Kalau ternyata persoalan tersebut mengundang mudarat membahayakan terhadap aqidah dan kehidupan ummat Islam, maka ulama menghukumkan haram.
Contoh :
Orang yang mengadakan keselamatan laut kemudian mereka menari (berjoget) di tepi laut kemudian melemparkan kepala kerbau ke tengah laut agar laut tidak marah dan memberi selamat. Jelas perbuatan ini membahayakan aqidah ummat Islam yang membawakan kemusyrikan. Inilah Bid’ah Sayyi’ah di dalam hadis Rasulullah Shalallahu alaihi wa aalihi wa shahbihi wa sallam:
من سن فى الإسلام سنة سيئة كان عليه وزرها ووزرمن عمل بها من بعده من غير أن ينقص من أوزارهم شيء
Artinya :
Barang siapa yang membuat sunnah yang jelek dalam Islam (Bid’ah Sayyiah) maka atasnya dosa dan dosa orang yang mengerjakan sesudahnya dengan tidak mengurangi dosa mereka sedikit pun.

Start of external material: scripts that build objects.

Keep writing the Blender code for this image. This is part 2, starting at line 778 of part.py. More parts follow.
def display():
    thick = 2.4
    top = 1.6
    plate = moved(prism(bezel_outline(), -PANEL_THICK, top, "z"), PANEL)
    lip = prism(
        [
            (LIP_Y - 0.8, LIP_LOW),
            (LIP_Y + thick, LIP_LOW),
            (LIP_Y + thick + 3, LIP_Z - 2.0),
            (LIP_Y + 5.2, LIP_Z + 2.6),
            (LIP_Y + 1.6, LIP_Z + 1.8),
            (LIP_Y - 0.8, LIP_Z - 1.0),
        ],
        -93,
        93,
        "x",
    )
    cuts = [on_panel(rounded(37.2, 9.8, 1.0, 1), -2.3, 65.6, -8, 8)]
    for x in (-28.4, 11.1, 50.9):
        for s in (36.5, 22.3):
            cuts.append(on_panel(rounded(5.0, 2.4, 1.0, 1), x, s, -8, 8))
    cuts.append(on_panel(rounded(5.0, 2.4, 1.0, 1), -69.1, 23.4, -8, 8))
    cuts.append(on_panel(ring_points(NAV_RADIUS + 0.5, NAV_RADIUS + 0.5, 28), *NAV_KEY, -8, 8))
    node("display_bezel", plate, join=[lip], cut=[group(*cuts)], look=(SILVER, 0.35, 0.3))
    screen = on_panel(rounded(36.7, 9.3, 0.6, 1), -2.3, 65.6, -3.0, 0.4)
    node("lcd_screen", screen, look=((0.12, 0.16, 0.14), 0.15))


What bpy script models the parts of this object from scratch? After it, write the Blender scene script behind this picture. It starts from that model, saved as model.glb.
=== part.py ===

c. Kalau persoalan tersebut tidak mengandung mashlahat dan tidak pula mengandung mudarat maka ulama menghukumkan mubah (boleh dikerjakan dan boleh ditinggalkan).
Contoh :
Seperti adat orang Betawi dalam perkahwinan sebelum besan laki-laki masuk ke rumah besan perempuan maka saling berpantun kemudian diadakan silat yang pasti menang besan laki-laki. Kalau ini tidak mengandung manfaat dan tidak mengandung mudarat hukumnya mubah saja, walaupun pada zaman Rasulullah Shalallahu alaihi wa aalihi wa shahbihi wa sallam tidak ada.
Dalam hadis tersebut diatas sunnahberarti cara, kebiasaan atau tradisi. Maka dalam hadis tersebut jelas ada sunnah hasanah (سنة حسنة)dan sunnah sayyiah (سنة سيئة)ada sunnah yang baik dan ada sunnah yang jelek. Dan menurut ilmu bahasa Arab sunnah dalam hadis tersebut ismun nakiroh (اسم نكرة) menunjukkan umum, ertinya sunnah apa saja, cara apa saja, tradisi apa saja asal baik untuk Islam dan ummat Islam mendapat pahala. Maka dalam hal ini sunnah hasanah sama dengan bid’ah hasanah, sunnah sayyiah sama dengan bid’ah sayyiah.
سنة حسنة = بدعة حسنة
سنة سيئة = بدعة سيئة
Demikianlah cara para ulama menentukan hukum dengan bijaksana sesuai dengan tujuan ditentukannya syariat Islam.